On the other side of the screen, MUCH less prep required. Monster stats are now completely self-contained. Having monsters and NPCs follow different rules than for PCs is the big design feature here. Makes things a hell of a lot easier to run. In terms of the rules, since the rules borrow so many concepts from 3E, it was much easier to get into than from 2E to 3E.

I suppose that's several differences but heh...

Best Regards
Herremann the Wise
 

And there is no longer a growth curve for the characters. A 1st level character no longer has to fear a lucky hit from an orc. Conversely a high level character can no longer change the course of nations or bend the weather to their will.
I'm just quoting this because it helped me to crystallize what I felt was the most significant difference between 3e and 4e:

Interaction in combat is more tightly defined. Interaction outside of combat is more loosely defined.

Interaction outside of combat (skill challenges, rituals, etc.) is governed more by guidelines than a hard set of rules.
 

Players pay attention to what happens on other players rounds.

Quoted for truth and I absolutely love it. It's great both as DM and as player of a cleric to see how inetereste deverybody is in ther actions of the other players to make sure they everybody gets the most out of their powers and such...
It also warmed me a lot to the leader type characters.
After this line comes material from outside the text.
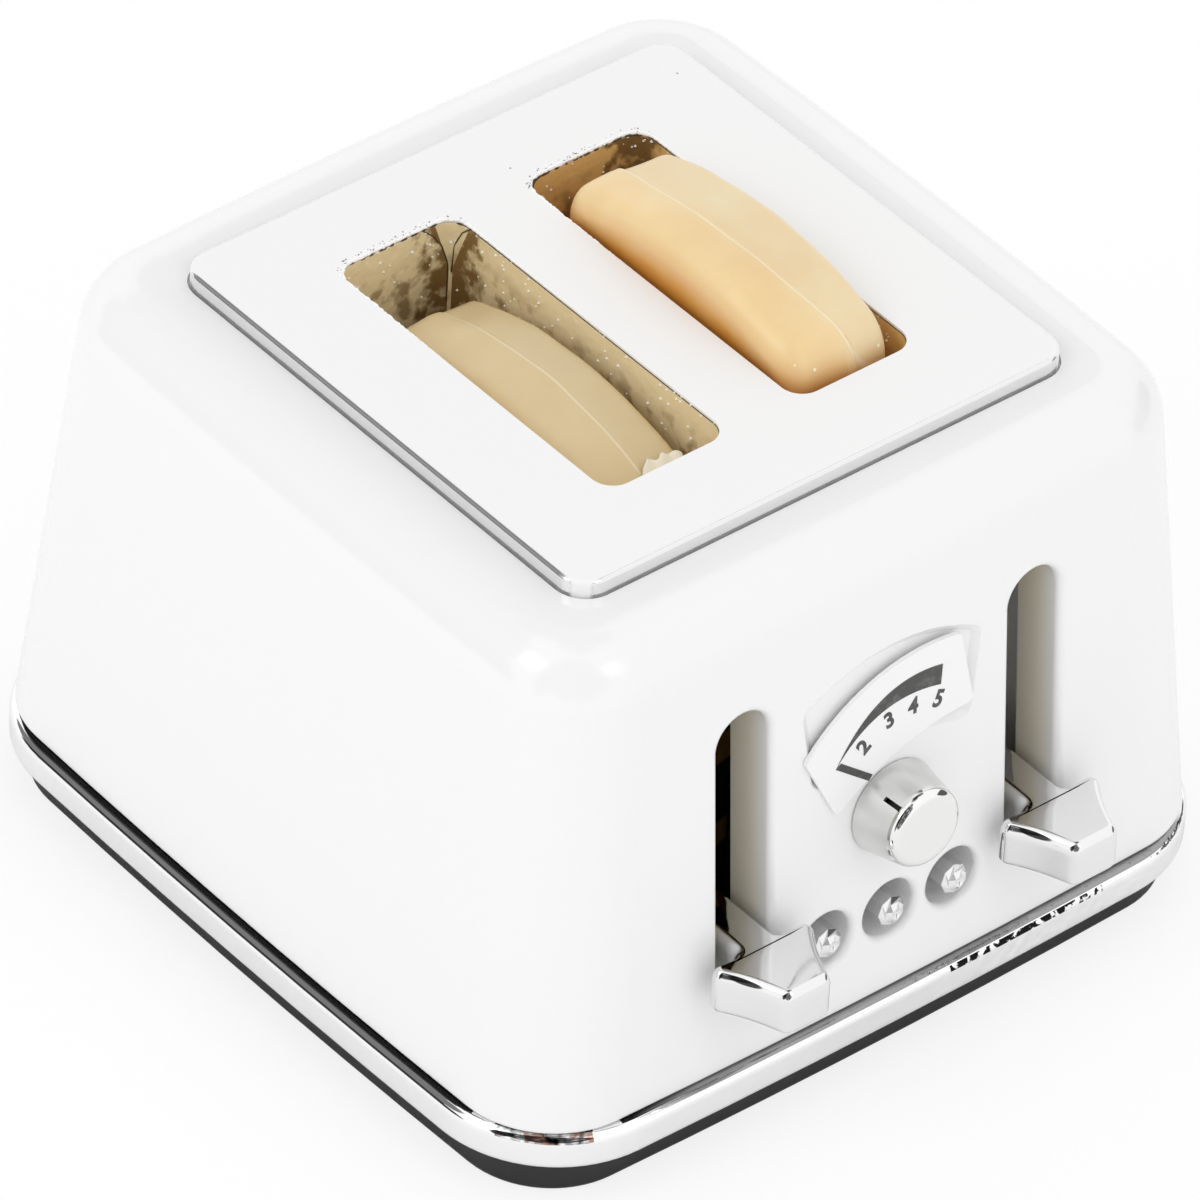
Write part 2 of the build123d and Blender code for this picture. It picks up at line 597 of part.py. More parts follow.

When you can attack, heal and give somebody a +4 attack bonus for a round all in one turn and get a round of thank you's from the players, it just feels nice to be a leader-class... :)
 

in the 15 or so games ive been involved in nobody has tried a grapple....yippee

In 4e
everyone needs to pay attention more in combats as its moe a team game than it was. more synergies bouncing around
 


3.5 combat < 4.0 combat

There's a lot of things I dislike on 4E (dumb monster encounters, no much spells mages...) but DMing 4.0 is far easier.
 

I also think that 4th edition is 'basic' D&D. I am hoping that PHB2 and other rules supplements add 'skill tricks' that let you, for example, try an athletics check vs Ref to grant combat advantage to someone you're grabbing (as the old 3.5 grapple checks did) or an Acrobatics check vs Ref to avoid combat advantage while moving (3.5 tumble). I think the underlying mechanics are still there for most of the options available in 3.5 if the game seems stale to you.

Someone mentioned battlemats. I think 4th edition games benefit when DMs give as much attention to building the environment as you would an enemy.

My understanding of the current Grab mechanic is that it inflicts the 'Restrained' condition on the target, which also grants Combat Advantage. It may not be explicitly spelled out though, and I could be mistaken. However, that is how my group runs it.

And even in 3rd edition, I have found that putting effort into the battle environment has always made the encounter more interesting. Cover, highground bonuses, bodies of water in which to drown people or just make life difficult, things to climb on or jump over or balance on, all of which are worth while.

It is typically the terrain in which a fight takes place that will suggest the atypical tactics, more so than any rule set of D&D.